— Begin DATASET SECTION —

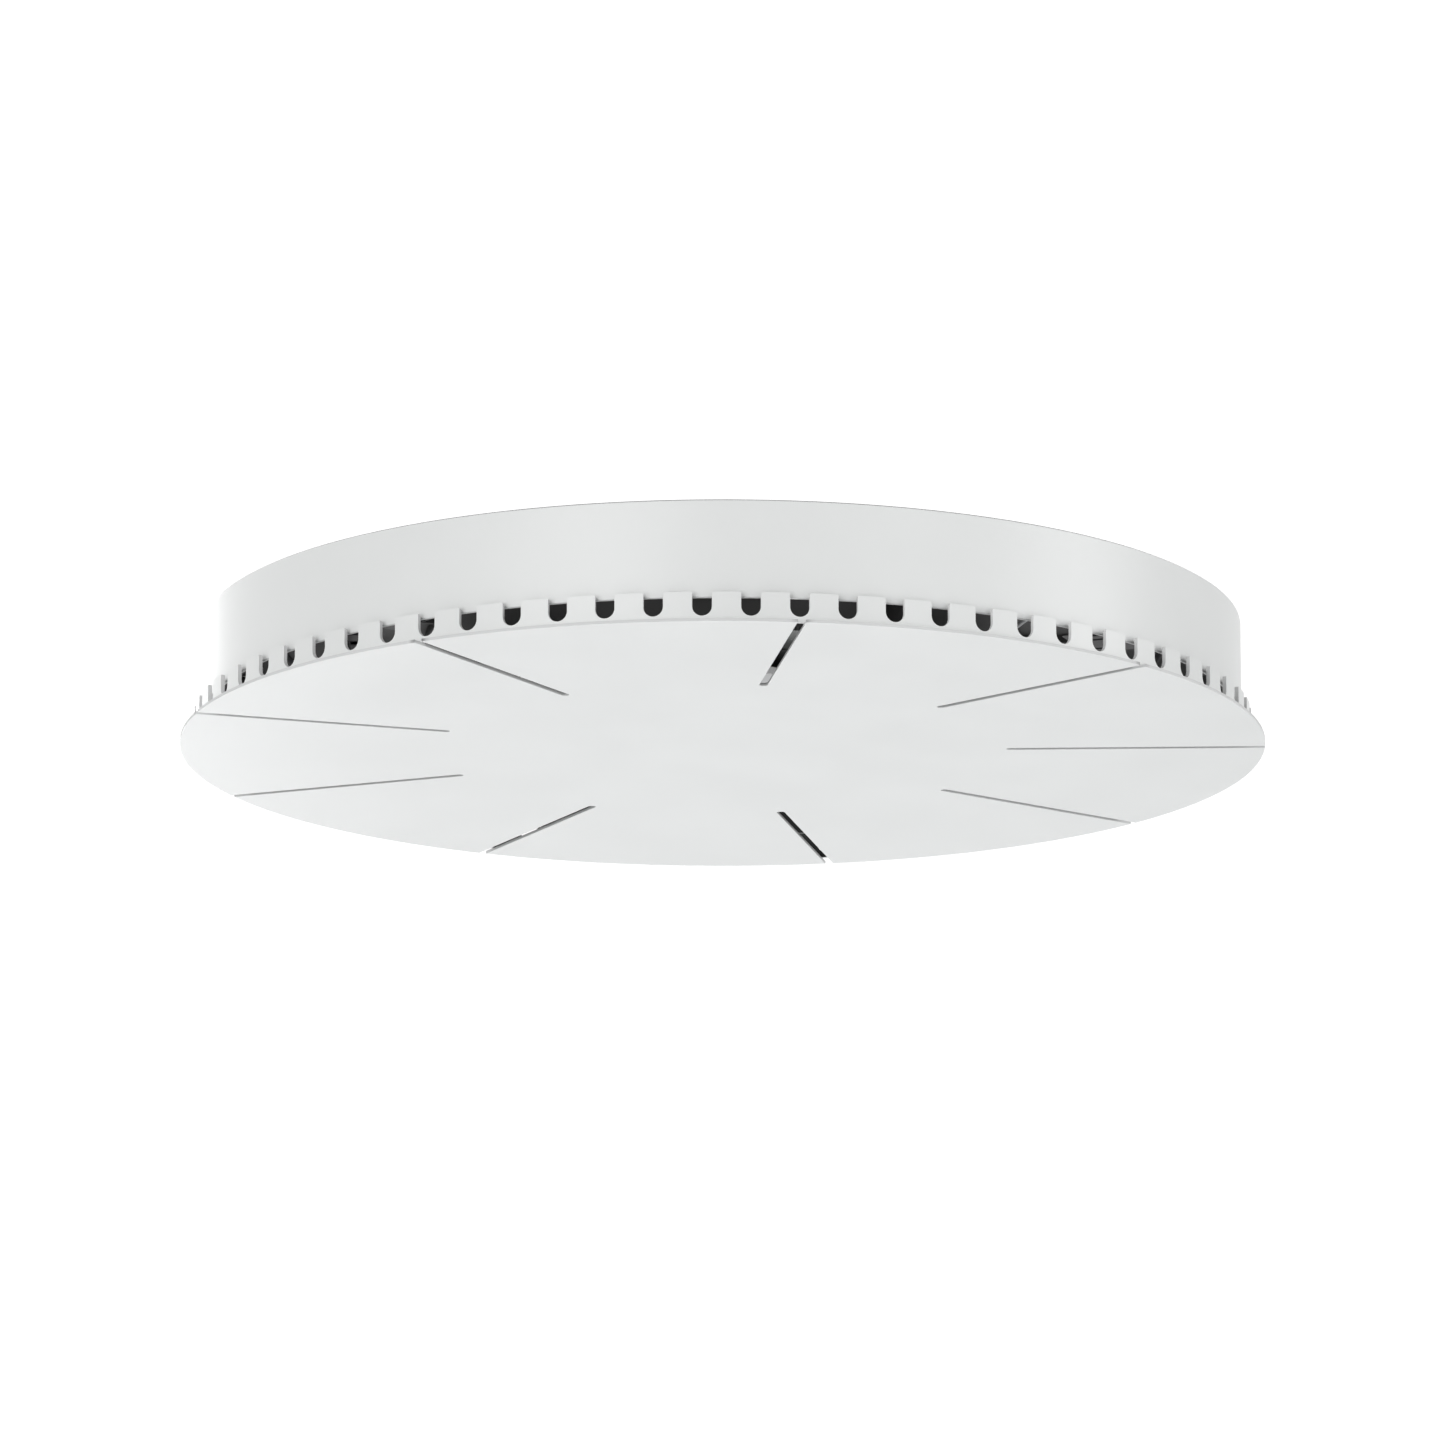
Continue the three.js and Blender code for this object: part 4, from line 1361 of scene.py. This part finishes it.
def makeContacts():
    half, length = jackContacts["half"], jackContacts["halfLength"]
    for node in numbered("ethernet_jack"):
        low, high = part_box(node)
        place = (0, high.y - jackContacts["behindMouth"], high.z - jackContacts["belowTop"])
        lean = Matrix.Translation(place) @ Matrix.Rotation(math.radians(jackContacts["lean"]), 4, "X")
        meshes = []
        for i in range(jackContacts["count"]):
            x = (low.x + high.x) / 2 + (i - (jackContacts["count"] - 1) / 2) * jackContacts["pitch"]
            wire = boxMesh((x - half, -length, -half), (x + half, length, half), jackContacts["edge"])
            wire.transform(lean)
            meshes.append(wire)
        piece = addObject(node + "_contacts", joined(node + "_contacts", meshes), ["goldContact"])
        softEdges(piece, 0)
        settle(piece, "access_point", "tin_plate")


consoleTongue = {             # how far inside the port's box
    "sides": 1.4 * mm,
    "back": 1.5 * mm,
    "front": 1 * mm,
    "under": 2.1 * mm,
    "over": 1.4 * mm,
    "edge": 0.15 * mm,
}


def makeConsoleTongue():
    low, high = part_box("console_port")
    t = consoleTongue
    tongueLow = (low.x + t["sides"], low.y + t["back"], high.z - t["under"])
    tongueHigh = (high.x - t["sides"], high.y - t["front"], high.z - t["over"])
    piece = addObject("console_tongue", boxMesh(tongueLow, tongueHigh, t["edge"]), ["jackPlastic"])
    softEdges(piece, 0)
    settle(piece, "access_point", "tin_plate")


resetPlunger = {
    "radius": 1.6 * mm,
    "flange": (0.8 * mm, 2 * mm),     # its two faces, from the button's back end
    "chamfer": 0.5 * mm,
    "dish": 0.15 * mm,
    "dishEdge": 0.12 * mm,
    "edge": 0.1 * mm,
}


def makeResetPlunger():
    low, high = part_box("reset_button")
    at, wide = middleOf("reset_button"), (high.x - low.x) / 2
    r, chamfer, dish = resetPlunger["radius"], resetPlunger["chamfer"], resetPlunger["dish"]
    flangeBack, flangeFront = (low.y + along for along in resetPlunger["flange"])
    profile = [
        (0, low.y), (r, low.y), (r, flangeBack), (wide, flangeBack), (wide, flangeFront), (r, flangeFront),
        (r, high.y - chamfer), (r - dish, high.y - dish), (r - chamfer, high.y),
        (r * 0.4, high.y - resetPlunger["dishEdge"]), (0, high.y - dish),
    ]
    mesh = lathedMesh("reset_plunger", profile, 48, closed=False)
    mesh.transform(Matrix.Translation((at.x, 0, at.z)) @ Matrix.Rotation(-math.pi / 2, 4, "X"))
    piece = addObject("reset_plunger", mesh, ["satinWhite"])
    softEdges(piece, resetPlunger["edge"])
    settle(piece, "reset_button", "white_shell", "reset_button")


keptNodes = {                 # finish, and the width of the rounded edges in millimetres
    "port_bay": ("matteBlack", 0.5),
    "ethernet_jack_1": ("tinPlate", 0.35),
    "ethernet_jack_2": ("tinPlate", 0.35),
    "console_port": ("tinPlate", 0.3),
    "reset_switch": ("chipBlack", 0.25),
    "thermal_pad": ("siliconePad", 0.2),
}


def dressKeptNodes():
    # frame nodes that are right as they are get a soft edge and their finish
    for node, (skin, width) in keptNodes.items():
        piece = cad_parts[node]
        piece.data.materials.clear()
        piece.data.materials.append(skins[skin])
        softEdges(piece, width * mm, 3, 35)


aerial = {
    "pitch": 40,
    "first": 20,              # degrees from +X
    "foot": 134 * mm,
    "web": 146 * mm,
    "webWidth": 12 * mm,
    "tip": 170 * mm,
    "width": 30 * mm,
    "metal": 0.8 * mm,
    "edge": 0.12 * mm,
    "webOut": 1.5 * mm,       # the web's foot lies on the plate this far
    "webRound": 0.3 * mm,
    "cornerRadius": 1.2 * mm,
    "step": (9 * mm, 5 * mm),     # notch in the plate's corner
    "slots": [                # x from the web and from the tip, y from one long side, in millimetres
        (4, 4, 9, 11.5),
        (4, 8, -7, -4.5),
    ],
    "slotRadius": 1.1 * mm,
    "footRound": 1 * mm,
    "rivet": (1.6 * mm, 5 * mm, 9 * mm),      # radius, from the foot's inner end, from its middle
}


def aerialPlate(plateZ):
    # the wide plate, with a stepped corner and two tuning slots
    web, edge = aerial["web"], aerial["edge"]
    start, end, half = web - aerial["metal"], aerial["tip"] - edge, aerial["width"] / 2 - edge
    stepAt, step = web + aerial["step"][0], aerial["step"][1] - half
    corners = [(start, -half), (stepAt, -half), (stepAt, step), (end, step), (end, half), (start, half)]
    loops = [roundedLoop(corners, aerial["cornerRadius"], 4)]
    for fromWeb, fromTip, y0, y1 in aerial["slots"]:
        side = -half if y0 > 0 else half
        x0, x1 = web + fromWeb * mm, aerial["tip"] - fromTip * mm
        loops.append(rectLoop(x0, side + y0 * mm, x1, side + y1 * mm, aerial["slotRadius"]))
    return plateMesh("radiator", loops, plateZ, plateZ + aerial["metal"], edge)


def aerialFoot(top):
    edge, foot = aerial["edge"], aerial["foot"]
    half = aerial["width"] / 2 - edge
    r, along, aside = aerial["rivet"]
    loops = [rectLoop(foot + edge, -half, aerial["web"] - edge, half, aerial["footRound"])]
    loops += [circleLoop(r, 20, foot + along, side * aside) for side in (1, -1)]
    return plateMesh("foot", loops, top - aerial["metal"], top, edge)


def makeAerials():
    lowest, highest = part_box("aerial_1")
    top, plateZ = highest.z, lowest.z
    metal, edge, foot, web = aerial["metal"], aerial["edge"], aerial["foot"], aerial["web"]
    footUnder, webInner, webOuter = top - metal + edge, web - metal + edge, web + aerial["webOut"]
    plateTop = plateZ + metal - edge
    section = [
        (foot, top - edge), (foot, footUnder), (webInner, footUnder), (webInner, plateZ + edge),
        (webOuter, plateZ + edge), (webOuter, plateTop), (web - edge, plateTop), (web - edge, top - edge),
    ]
    for i, node in enumerate(numbered("aerial")):
        angle = math.radians(aerial["first"] + aerial["pitch"] * i)
        meshes = [profilePiece("web", section, aerial["webWidth"], angle, edge, aerial["webRound"])]
        for flat in (aerialPlate(plateZ), aerialFoot(top)):
            flat.transform(Matrix.Rotation(angle, 4, "Z"))
            meshes.append(flat)
        piece = addObject(node + "_stamped", joined(node, meshes), ["blackenedTin"])
        softEdges(piece, 0)
        settle(piece, "access_point", "aerial_tin", node)


lead = {
    "radius": 0.7 * mm,
    "route": [                # radius, height over the cover's underside, sideways, in millimetres
        (134, 42.6, 0),
        (127, 42.2, 2),
        (119, 38.5, 4),
        (111, 31.5, 3),
        (104, 27.2, 1),
        (97, 26.2, 0),
    ],
    "plugBase": 24.95,        # height over the cover's underside
    "plug": [(1.3, 0), (1.3, 1.1), (1.0, 1.3), (1.0, 2.2)],       # radius and height, in millimetres
    "plugEdge": 0.1 * mm,
}


def makeLeads():
    base = coverBottom + lead["plugBase"] * mm
    plugProfile = [(radius * mm, base + up * mm) for radius, up in lead["plug"]]
    plugProfile = [(0, base)] + plugProfile + [(0, plugProfile[-1][1])]
    for i, node in enumerate(numbered("aerial_lead")):
        turn = Matrix.Rotation(math.radians(aerial["first"] + aerial["pitch"] * i), 4, "Z")
        curve = bpy.data.curves.new(node + "_coax", "CURVE")
        curve.dimensions = "3D"
        curve.bevel_depth = lead["radius"]
        curve.bevel_resolution = 4
        curve.resolution_u = 10
        curve.use_fill_caps = True
        spline = curve.splines.new("BEZIER")
        spline.bezier_points.add(len(lead["route"]) - 1)
        for point, (radius, height, sideways) in zip(spline.bezier_points, lead["route"]):
            point.co = turn @ Vector((radius * mm, sideways * mm, coverBottom + height * mm))
            point.handle_left_type = point.handle_right_type = "AUTO"
        piece = bpy.data.objects.new(node + "_coax", curve)
        scene.collection.objects.link(piece)
        curve.materials.append(skins["greyJacket"])
        settle(piece, "access_point", "lead_jacket", node)
        radius, height, sideways = lead["route"][-1]
        end = turn @ Vector((radius * mm, sideways * mm, 0))
        ferrule = lathedMesh("ferrule", plugProfile, 28, end.x, end.y, closed=False)
        plug = addObject(node + "_plug", ferrule, ["goldContact"])
        softEdges(plug, lead["plugEdge"])
        settle(plug, "access_point", "tin_plate")


skins = makeMaterials()
makeCamera()
makeWorld()
makeLights()
makeFloor()
print("studio set")
makeCoverDisc()
makeVentRing()
makePosts()
print("front cover made")
makeDrum()
makeSkirt()
makeDeck()
print("drum and chassis made")
makeBracket()
makeGrommet()
print("bracket made")
makeScrews()
makeBoard()
makeFilm()
makeSpreader()
makeProcessor()
makeCans()
makeCapacitors()
makeTransformer()
makeContacts()
makeConsoleTongue()
makeResetPlunger()
dressKeptNodes()
print("board made")
makeAerials()
makeLeads()
print("aerials made")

— End DATASET SECTION —

Write out each line of the data that holds the string "scene".

EXERCISE ANSWER:
Continue the three.js and Blender code for this object: part 4, from line 1361 of scene.py. This part finishes it.
        scene.collection.objects.link(piece)